In each case, there is no true country of classification (for example, where ships’ stores and bunkering are used en route, and passengers’ effects become the property of the individual).

The identification of country units in the classification, and the way in which they are grouped, does not imply the expression of any opinion by Statistics New Zealand about the legal status of any country, territory, or area, or about the delimitation of its frontiers or boundaries. 

Explanatory notes

The list of country titles used in this standard is based on the Standard country or area codes for statistical use established by the United Nations (UN, nd).

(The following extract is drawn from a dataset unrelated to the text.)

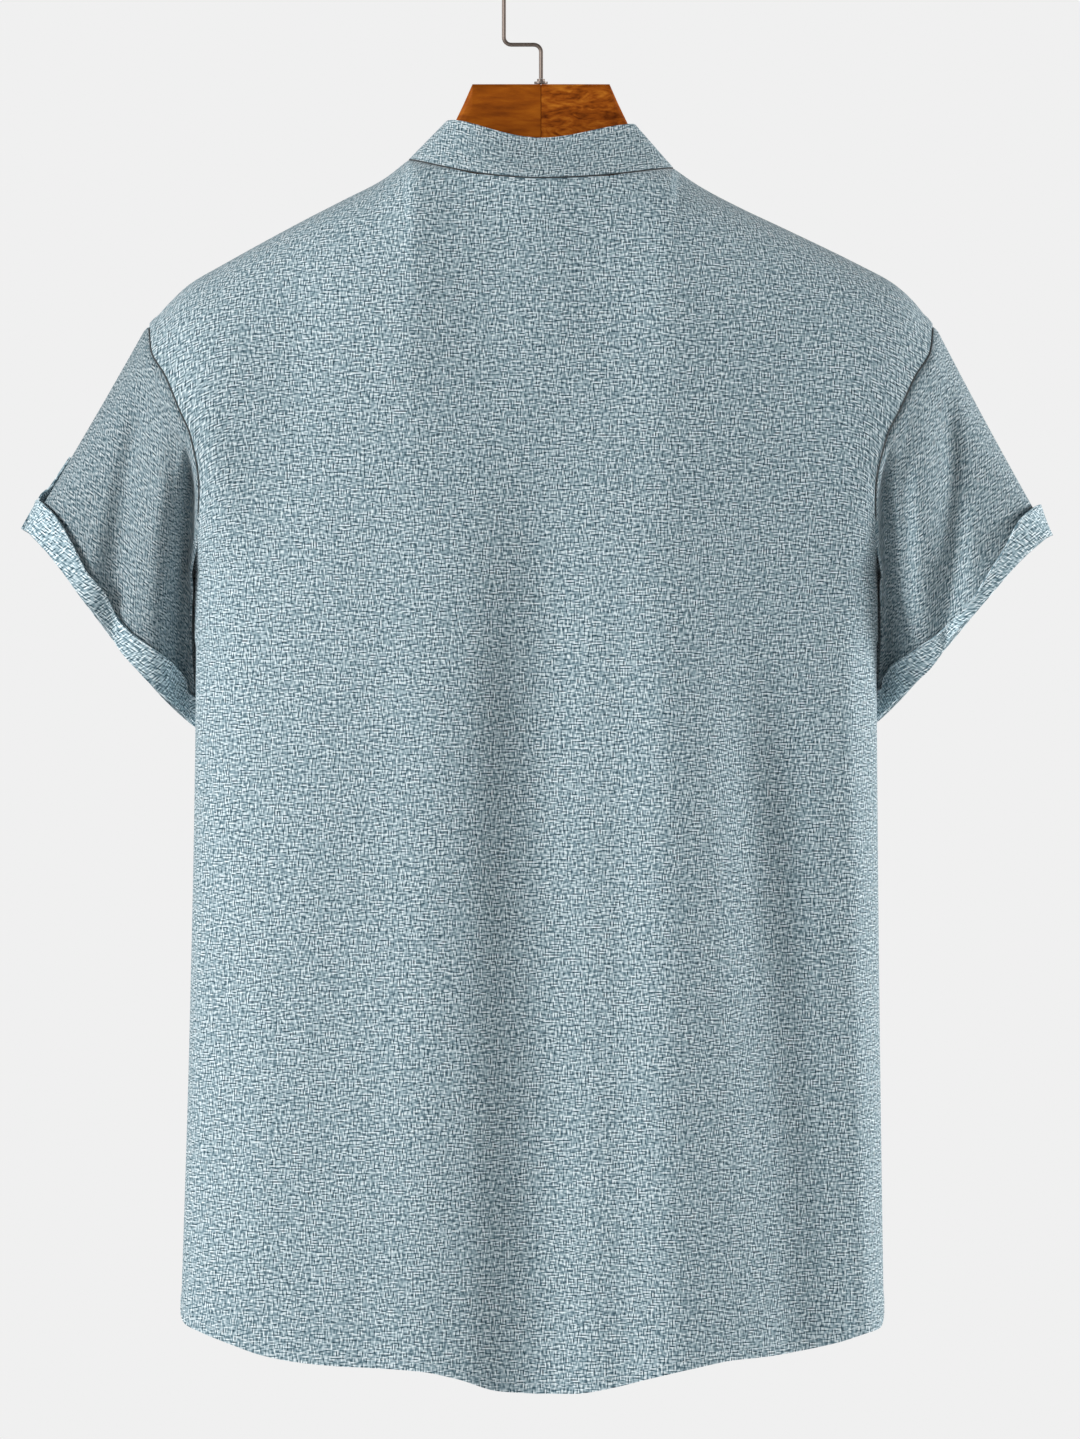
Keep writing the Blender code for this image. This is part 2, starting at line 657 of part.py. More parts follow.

The International Organization for Standardization (ISO) assigns alpha codes to these country titles. These codes are published in the International Standard ISO 3166 Codes for the Representation of Names of Countries and their Subdivisions (ISO 3166) (ISO, nd). The New Zealand Standard Classification of Countries’ (NZSCC) two-character alpha codes are based on the country titles and the alpha codes in ISO 3166.

Statistics NZ includes countries in the standard once they are identified by the UN and the ISO. Their inclusion is subject to official recognition by the New Zealand Government and/or policy directives from the New Zealand Ministry of Foreign Affairs and Trade. Numeric codes are then assigned in the NZSCC’s code sequence after consulting with the Australian Bureau of Statistics.

The two-character alpha codes are used for overseas trade and balance of payments purposes and provide the link to the New Zealand Customs Tariff list of countries.

Classification changes

The changes since the previous classification are:

  • The Australian states are no longer separately identified. Australia and its external territories are now in a single minor group. Previously there were two minor groups.
  • Europe has been split into two major groups, North-West Europe and Southern and Eastern Europe.
  • The NZSCC 1995 minor group United Kingdom and Ireland has been split into two minor groups to allow for separate identification of the United Kingdom (at the minor group level). Ireland is now a single country minor group.
  • The new European countries created from the former Soviet republics Moldova, Belarus, Estonia, Latvia, Lithuania, Russia, and Ukraine have been included in the major group Southern and Eastern Europe. Russia has been included in Europe, even though much of it is geographically in Asia, because it meets the classification criteria based on similarity in social, cultural, economic, and political characteristics. It functions as a European country. European Russia has the majority of the population and has the seat of political and economic power.
  • The major group The Middle East and North Africa has been renamed North Africa and the Middle East after a discussion with the Australian Bureau of Statistics on the order of this major group.
  • The countries of Southeast Asia have been split into two minor groups: Mainland South-East Asia and Maritime South-East Asia as this is a region of growing economic interest.
  • The two major groups Northern America and South America, Central America and the Caribbean have been combined to form a single major group, The Americas.
  • Some minor changes to country names have been made to meet current naming conventions.  

Classification updating

The following procedures are followed if a country needs to be added to, deleted from, or moved within the classification:

  • If a country needs to be added to the classification, it will be given the next available four-digit code in the numerical sequence of codes of the minor group to which it is being added.
  • If a country ceases to exist as a separate entity, and it is deleted from the classification, its code will not be re-allocated to another country as this complicates the storage of time-series data. If it is necessary to move a country from one minor group to another, it will be given the next available code of the minor group to which it is moved. Its previous code will not be re-allocated.